**Data**
** Start **
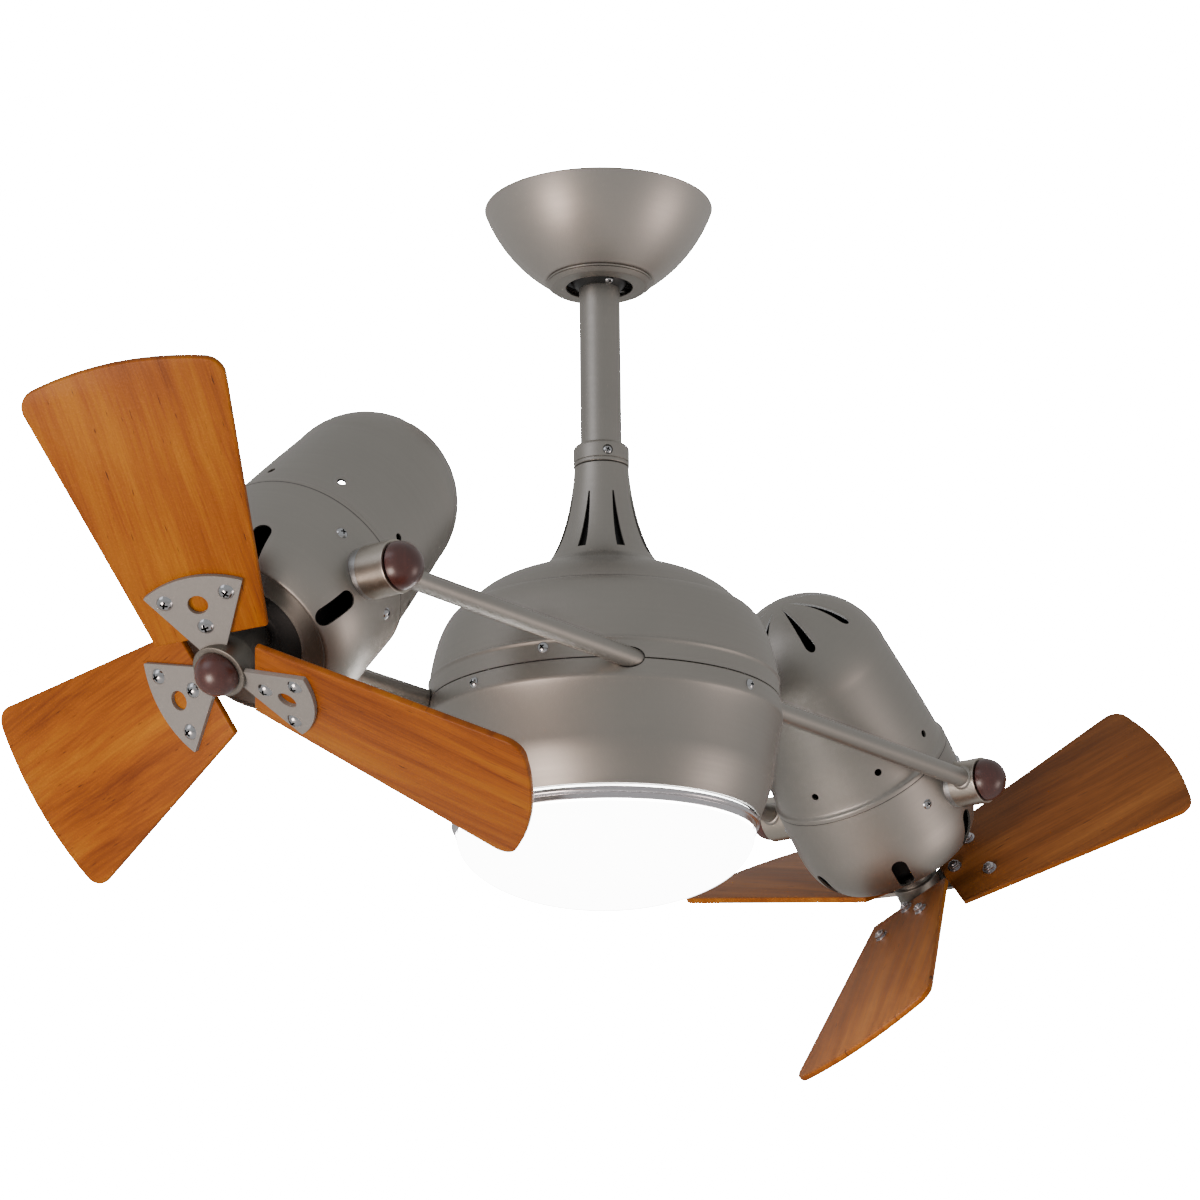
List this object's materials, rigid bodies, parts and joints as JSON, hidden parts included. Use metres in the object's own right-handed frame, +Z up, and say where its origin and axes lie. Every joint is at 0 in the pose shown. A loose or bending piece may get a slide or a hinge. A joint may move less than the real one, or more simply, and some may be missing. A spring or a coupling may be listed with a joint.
{
  "type": "twin head ceiling fan",
  "caption": "Ceiling fan with a turning carrier that holds two tilting motor heads with three-blade rotors, on a downrod under a bowl canopy, with an opal glass light.",
  "frame": {"origin": "on the ceiling plane, where the fan's upright axis meets it", "axes": "+Z up into the ceiling, +X from the left head to the right head, +Y away from the near arms"},
  "size_m": [0.9879, 0.3749, 0.5448],
  "materials": {
    "satin_nickel": "satin brushed nickel",
    "zinc_steel": "zinc plated",
    "black_rubber": "matt",
    "black_plastic": "moulded nylon",
    "bright_steel": "polished",
    "brass_ring": "turned",
    "cast_alloy": "die cast",
    "polished_ring": "polished nickel",
    "opal_glass": "opal white, satin",
    "frosted_glass": "frosted",
    "white_ceramic": "glazed ceramic",
    "dark_wood": "turned wood, dark red stain, satin lacquer",
    "black_motor": "black enamel",
    "hub_grey": "satin",
    "iron_grey": "satin nickel paint",
    "blade_wood": "orange brown wood grain, satin lacquer"
  },
  "bodies": {
    "ceiling_mount": {"hanger_bracket": "zinc_steel", "canopy": "satin_nickel", "canopy_gasket": "black_rubber", "canopy_trim_ring": "satin_nickel", "canopy_screws": "bright_steel"},
    "downrod": {"hanger_ball": "black_plastic", "ball_pin": "zinc_steel", "ground_screw": "bright_steel", "downrod": "satin_nickel", "rod_coupling": "satin_nickel", "coupling_screws": "bright_steel", "spindle": "zinc_steel", "slip_ring": "brass_ring"},
    "carrier": {"neck_cap": "satin_nickel", "upper_housing": "satin_nickel", "lower_housing": "satin_nickel", "housing_screws": "bright_steel", "centre_frame": "cast_alloy", "upper_bearing": "zinc_steel", "lower_bearing": "zinc_steel", "brush_block": "black_plastic", "lamp_pan": "zinc_steel", "lampholder": "white_ceramic", "lamp": "frosted_glass", "glass_ring": "polished_ring", "glass_bowl": "opal_glass", "left_near_arm": "satin_nickel", "left_far_arm": "satin_nickel", "right_near_arm": "satin_nickel", "right_far_arm": "satin_nickel", "left_near_cap": "dark_wood", "left_far_cap": "dark_wood", "right_near_cap": "dark_wood", "right_far_cap": "dark_wood"},
    "left_head": {"left_front_shell": "satin_nickel", "left_rear_shell": "satin_nickel", "left_shell_screws": "bright_steel", "left_stator": "black_motor", "left_pivot_studs": "bright_steel"},
    "right_head": {"right_front_shell": "satin_nickel", "right_rear_shell": "satin_nickel", "right_shell_screws": "bright_steel", "right_stator": "black_motor", "right_pivot_studs": "bright_steel"},
    "left_rotor": {"left_motor_rotor": "black_motor", "left_hub": "hub_grey", "left_blade_irons": "iron_grey", "left_blade_screws": "bright_steel", "left_hub_button": "dark_wood", "left_blade_1": "blade_wood", "left_blade_2": "blade_wood", "left_blade_3": "blade_wood"},
    "right_rotor": {"right_motor_rotor": "black_motor", "right_hub": "hub_grey", "right_blade_irons": "iron_grey", "right_blade_screws": "bright_steel", "right_hub_button": "dark_wood", "right_blade_1": "blade_wood", "right_blade_2": "blade_wood", "right_blade_3": "blade_wood"}
  },
  "joints": [
    {"name": "ball_swing", "type": "hinge", "parent": "ceiling_mount", "child": "downrod", "pos_m": [0, 0, -0.039], "axis": [1, 0, 0], "range_deg": [-8, 8]},
    {"name": "carrier_spin", "type": "hinge", "parent": "downrod", "child": "carrier", "pos_m": [0, 0, -0.3388], "axis": [0, 0, 1], "continuous": true},
    {"name": "left_tilt", "type": "hinge", "parent": "carrier", "child": "left_head", "pos_m": [-0.3145, 0, -0.3388], "axis": [0, 1, 0], "range_deg": [-44.2, 135.8]},
    {"name": "right_tilt", "type": "hinge", "parent": "carrier", "child": "right_head", "pos_m": [0.3145, 0, -0.3388], "axis": [0, -1, 0], "range_deg": [-45, 135]},
    {"name": "left_spin", "type": "hinge", "parent": "left_head", "child": "left_rotor", "pos_m": [-0.31292, 0, -0.34033], "axis": [-0.6972, 0, -0.7169], "continuous": true},
    {"name": "right_spin", "type": "hinge", "parent": "right_head", "child": "right_rotor", "pos_m": [0.31294, 0, -0.34036], "axis": [0.7071, 0, -0.7071], "continuous": true}
  ]
}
** End **
**Your task**
Using the listing above, gather each line that holds the string "origin" and copy it.

**Expected answer**
List this object's materials, rigid bodies, parts and joints as JSON, hidden parts included. Use metres in the object's own right-handed frame, +Z up, and say where its origin and axes lie. Every joint is at 0 in the pose shown. A loose or bending piece may get a slide or a hinge. A joint may move less than the real one, or more simply, and some may be missing. A spring or a coupling may be listed with a joint.
  "frame": {"origin": "on the ceiling plane, where the fan's upright axis meets it", "axes": "+Z up into the ceiling, +X from the left head to the right head, +Y away from the near arms"},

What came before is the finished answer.